Daerah

Koperasi Merah Putih Lempake Masih Terseok Meski Dijanjikan Plafon Rp3 Miliar

Kaltim Today
02 Agustus 2025 18:32
Koperasi Merah Putih Lempake Masih Terseok Meski Dijanjikan Plafon Rp3 Miliar
Koperasi Merah Putih Lempake, Gedung Aula Jalan Magelang RT 19 Kelurahan Lempake, Kecamatan Samarinda Utara. (Nindi/Kaltimtoday.co)

Kaltimtoday.co, Samarinda - Program Koperasi Merah Putih (KMP) yang digadang-gadang sebagai solusi ekonomi kerakyatan nyatanya belum sepenuhnya dirasakan manfaatnya oleh Koperasi Merah Putih Lempake, Samarinda Utara. Meskipun diiringi dengan janji plafon pinjaman hingga Rp3 miliar melalui kebijakan baru dalam Peraturan Menteri Keuangan (PMK) Nomor 49 Tahun 2025, koperasi percontohan ini justru masih bergelut dengan keterbatasan modal dan kejelasan teknis.

Sekretaris KMP Lempake, Muhammad Habibi, menegaskan bahwa informasi mengenai plafon Rp3 miliar kerap disalahpahami sebagai bentuk bantuan hibah.

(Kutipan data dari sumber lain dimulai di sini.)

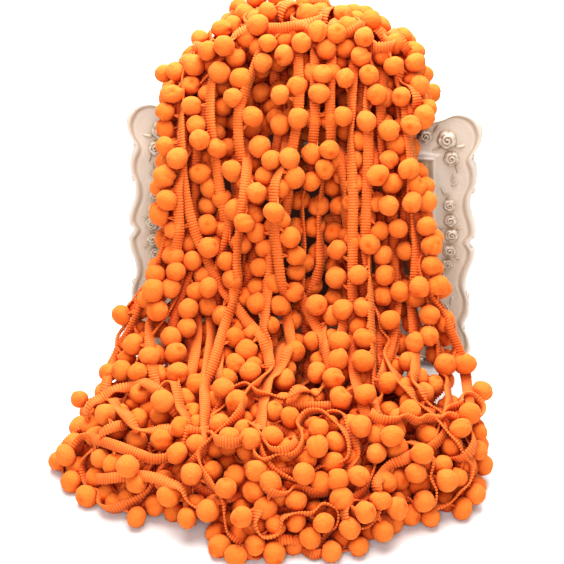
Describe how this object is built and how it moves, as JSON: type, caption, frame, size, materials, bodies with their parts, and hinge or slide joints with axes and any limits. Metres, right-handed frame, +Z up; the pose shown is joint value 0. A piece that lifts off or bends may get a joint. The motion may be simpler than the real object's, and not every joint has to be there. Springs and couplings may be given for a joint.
{
  "type": "pompom fringe trim draped over a picture frame",
  "caption": "Loose hank of pompom fringe trim, a ribbed braid with pompoms on one edge, hung over an easel picture frame and spilling into a heap in front of it.",
  "frame": {"origin": "middle of the picture frame's foot, on the surface it stands on", "axes": "+X along the frame's width, -Y towards the front where the trim heaps up, +Z up"},
  "size_m": [0.2767, 0.3284, 0.2426],
  "materials": {
    "braid": "ribbed woven braid",
    "pompom": "short cut pile",
    "resin": "pearly cast resin",
    "pane": "clear glazed print",
    "board": "matt board"
  },
  "bodies": {
    "root": {"braid_back_left": "braid", "braid_centre_fall": "braid", "braid_crest": "braid", "braid_heap_centre": "braid", "braid_heap_front": "braid", "braid_heap_left": "braid", "braid_heap_right": "braid", "braid_left_fall": "braid", "braid_left_skirt": "braid", "braid_right_fall": "braid", "braid_right_skirt": "braid", "frame_backing": "board", "frame_moulding": "resin", "frame_pane": "pane", "frame_strut": "board", "pompom_back_left_1": "pompom", "pompom_back_left_2": "pompom", "pompom_back_left_3": "pompom", "pompom_centre_fall_1": "pompom", "pompom_centre_fall_2": "pompom", "pompom_centre_fall_3": "pompom", "pompom_centre_fall_4": "pompom", "pompom_centre_fall_5": "pompom", "pompom_crest_1": "pompom", "pompom_crest_2": "pompom", "pompom_crest_3": "pompom", "pompom_heap_centre_1": "pompom", "pompom_heap_centre_2": "pompom", "pompom_heap_centre_3": "pompom", "pompom_heap_front_1": "pompom", "pompom_heap_front_2": "pompom", "pompom_heap_left_1": "pompom", "pompom_heap_left_2": "pompom", "pompom_heap_left_3": "pompom", "pompom_heap_right_1": "pompom", "pompom_heap_right_2": "pompom", "pompom_heap_right_3": "pompom", "pompom_left_fall_1": "pompom", "pompom_left_fall_2": "pompom", "pompom_left_fall_3": "pompom", "pompom_left_fall_4": "pompom", "pompom_left_fall_5": "pompom", "pompom_left_skirt_1": "pompom", "pompom_left_skirt_2": "pompom", "pompom_left_skirt_3": "pompom", "pompom_right_fall_1": "pompom", "pompom_right_fall_2": "pompom", "pompom_right_fall_3": "pompom", "pompom_right_fall_4": "pompom", "pompom_right_fall_5": "pompom", "pompom_right_skirt_1": "pompom", "pompom_right_skirt_2": "pompom", "pompom_right_skirt_3": "pompom", "pompom_rim_1": "pompom", "pompom_rim_2": "pompom", "pompom_rim_3": "pompom", "pompom_rim_4": "pompom", "pompom_rim_5": "pompom", "pompom_rim_6": "pompom", "trim_hank": "braid"}
  },
  "joints": []
}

“Dari awal yang disampaikan plafon Rp3 miliar, tapi jangan salah paham. Itu bukan hibah, itu pinjaman. Ada bunganya, ada kewajiban bayar. Jadi bukan uang gratis,” tegas Habibi saat ditemui di kantor KMP baru-baru ini.

Menurut Habibi, hingga saat ini belum ada kejelasan terkait petunjuk teknis (juknis) untuk pengajuan pinjaman tersebut. Prosedur yang masih mengacu pada skema lama seperti Kredit Usaha Rakyat (KUR) turut memperberat langkah koperasi.

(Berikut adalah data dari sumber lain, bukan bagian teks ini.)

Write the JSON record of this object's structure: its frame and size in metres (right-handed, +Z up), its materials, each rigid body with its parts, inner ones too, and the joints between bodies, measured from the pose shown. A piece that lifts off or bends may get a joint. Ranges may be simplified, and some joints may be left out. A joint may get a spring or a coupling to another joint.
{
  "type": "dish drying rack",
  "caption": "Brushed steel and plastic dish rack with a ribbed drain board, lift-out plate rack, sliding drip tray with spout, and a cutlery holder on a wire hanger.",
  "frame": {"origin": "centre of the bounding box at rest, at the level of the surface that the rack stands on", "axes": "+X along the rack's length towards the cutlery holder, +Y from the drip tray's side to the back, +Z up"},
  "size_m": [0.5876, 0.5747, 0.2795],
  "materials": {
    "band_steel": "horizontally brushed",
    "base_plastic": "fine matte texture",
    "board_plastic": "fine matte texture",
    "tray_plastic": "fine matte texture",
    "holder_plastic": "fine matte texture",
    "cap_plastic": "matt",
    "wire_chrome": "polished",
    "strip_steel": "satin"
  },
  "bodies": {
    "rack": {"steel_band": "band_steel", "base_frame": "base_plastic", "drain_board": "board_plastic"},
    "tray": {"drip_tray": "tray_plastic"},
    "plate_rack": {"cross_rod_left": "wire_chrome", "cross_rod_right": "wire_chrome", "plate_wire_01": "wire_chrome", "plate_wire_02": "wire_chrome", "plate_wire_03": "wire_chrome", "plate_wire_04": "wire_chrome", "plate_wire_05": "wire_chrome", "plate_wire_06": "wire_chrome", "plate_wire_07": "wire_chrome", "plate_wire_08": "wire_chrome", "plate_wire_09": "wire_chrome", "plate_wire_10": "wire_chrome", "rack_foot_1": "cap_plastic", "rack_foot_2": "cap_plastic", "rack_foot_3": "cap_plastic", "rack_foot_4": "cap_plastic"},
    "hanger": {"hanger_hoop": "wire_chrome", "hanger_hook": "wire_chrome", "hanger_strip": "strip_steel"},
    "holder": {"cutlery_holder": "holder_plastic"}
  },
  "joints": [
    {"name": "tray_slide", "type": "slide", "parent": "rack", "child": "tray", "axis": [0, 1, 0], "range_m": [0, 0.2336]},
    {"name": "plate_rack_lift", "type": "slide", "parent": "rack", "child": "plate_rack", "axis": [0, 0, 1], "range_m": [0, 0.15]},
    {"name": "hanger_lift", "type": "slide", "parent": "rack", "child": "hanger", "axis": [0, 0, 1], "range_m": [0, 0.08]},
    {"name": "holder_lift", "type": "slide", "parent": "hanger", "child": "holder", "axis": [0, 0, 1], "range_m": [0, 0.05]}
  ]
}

“Sekarang kalau kami mau pinjam, tetap pakai sistem reguler. Ditanya soal agunan, ya bingung. Apa yang mau diagunkan? Kalau tiba-tiba ketua berhenti, siapa yang tanggung jawab? Ini masalah serius,” katanya.

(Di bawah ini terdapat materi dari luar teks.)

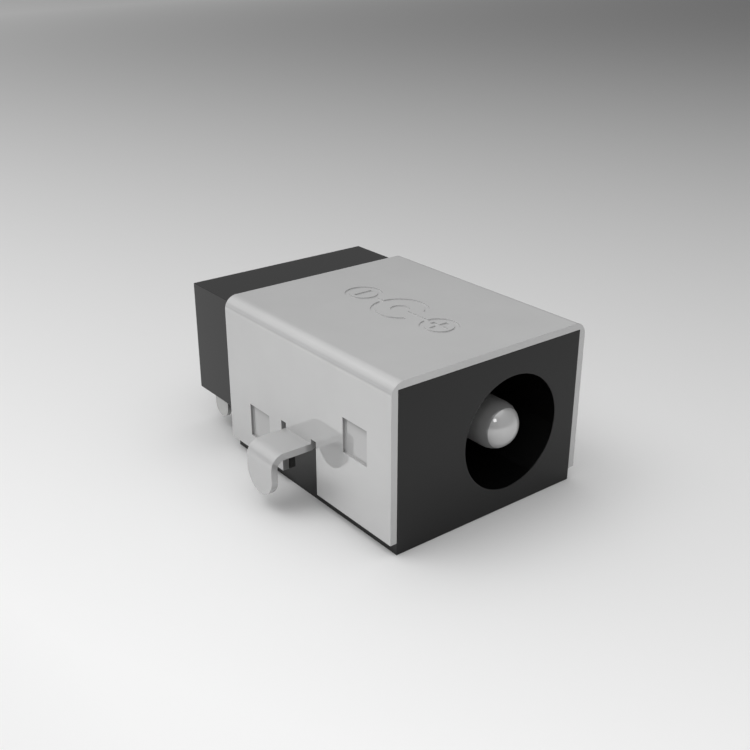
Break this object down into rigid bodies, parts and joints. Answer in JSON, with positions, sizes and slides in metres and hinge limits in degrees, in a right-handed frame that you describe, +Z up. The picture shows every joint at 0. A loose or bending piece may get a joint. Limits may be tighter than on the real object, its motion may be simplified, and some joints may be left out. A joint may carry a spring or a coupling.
{
  "type": "dc barrel jack",
  "caption": "Switched DC barrel jack: black moulded body with an off-centre round socket and centre pin under a folded metal shield with hooked board legs.",
  "frame": {"origin": "middle of the jack's footprint, on the housing's underside", "axes": "+Z up from the underside, +Y from the plug side to the rear, +X to the right as seen from the plug side"},
  "size_m": [0.0168, 0.0178, 0.0087],
  "materials": {
    "black_plastic": "smooth glossy moulding",
    "shield_metal": "bright satin tin plate",
    "pin_metal": "bright nickel plate",
    "contact_metal": "tin-plated copper alloy"
  },
  "bodies": {
    "root": {"front_housing": "black_plastic", "rear_cap": "black_plastic", "shield_shell": "shield_metal", "center_pin": "pin_metal", "sleeve_spring": "contact_metal", "break_contact": "contact_metal", "pin_terminal": "contact_metal"}
  },
  "joints": []
}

Ketidakpastian ini semakin dirasakan karena koperasi kelurahan seperti KMP Lempake tidak memiliki alternatif pendanaan sebagaimana koperasi desa yang bisa mengakses Dana Desa (DD), Alokasi Dana Desa (ADD), atau BUMDes.

“Kalau koperasi desa bisa pakai DD atau ADD sebagai penyangga. Tapi koperasi kelurahan seperti kami, uangnya dari mana? Tidak ada sumber lain. Ini yang membuat beban kami jauh lebih berat,” ungkap Habibi.

Kondisi tersebut membuat pengurus cemas. Ia mengingatkan bahwa jika sistem tidak dibenahi, risiko gagal bayar bisa berdampak luas. 

“Kalau nanti gagal bayar, dampaknya bukan hanya ke koperasi, tapi juga ke masyarakat yang sudah percaya. Ini bukan soal uang saja, tapi soal nama baik daerah,” ujarnya.

Hingga saat ini, KMP Lempake masih menunggu kepastian dari pemerintah pusat, khususnya terkait juknis yang dijanjikan akan keluar sebelum 28 Oktober 2025. Sambil menunggu, koperasi tetap bertahan dengan semangat gotong royong dan dukungan terbatas.

“Program ini bagus, niatnya mulia. Tapi tanpa kejelasan, koperasi bisa jadi sekadar simbol, bukan solusi,” ujar Habibi.

Meski terseok-seok, KMP Lempake tetap mendapat atensi dari Pemkot Samarinda hingga Pemprov Kaltim. Namun, bantuan yang datang dinilai belum cukup menjawab kebutuhan riil di lapangan. Salah satu contoh bantuan yang pernah diterima adalah suplai beras dari Bulog, yang hanya terjadi satu kali.

“Stok pertama habis, setelah itu tidak ada lagi. Padahal masyarakat sudah menunggu. Kalau begini terus, lama-lama kepercayaan warga bisa turun,” imbuh Habibi.

Sementara itu, salah seorang warga Mugirejo, Muhammadin, yang berkunjung ke KMP, mengaku tetap mendukung keberadaan koperasi tersebut.

“Seperti beras, memang membantu. Walaupun cuma dapat sekitar 10 kilo, tapi harganya jauh lebih murah. Meski agak keras, tetap banyak yang cari. Saya tetap dukung,” tutup Muhammadin.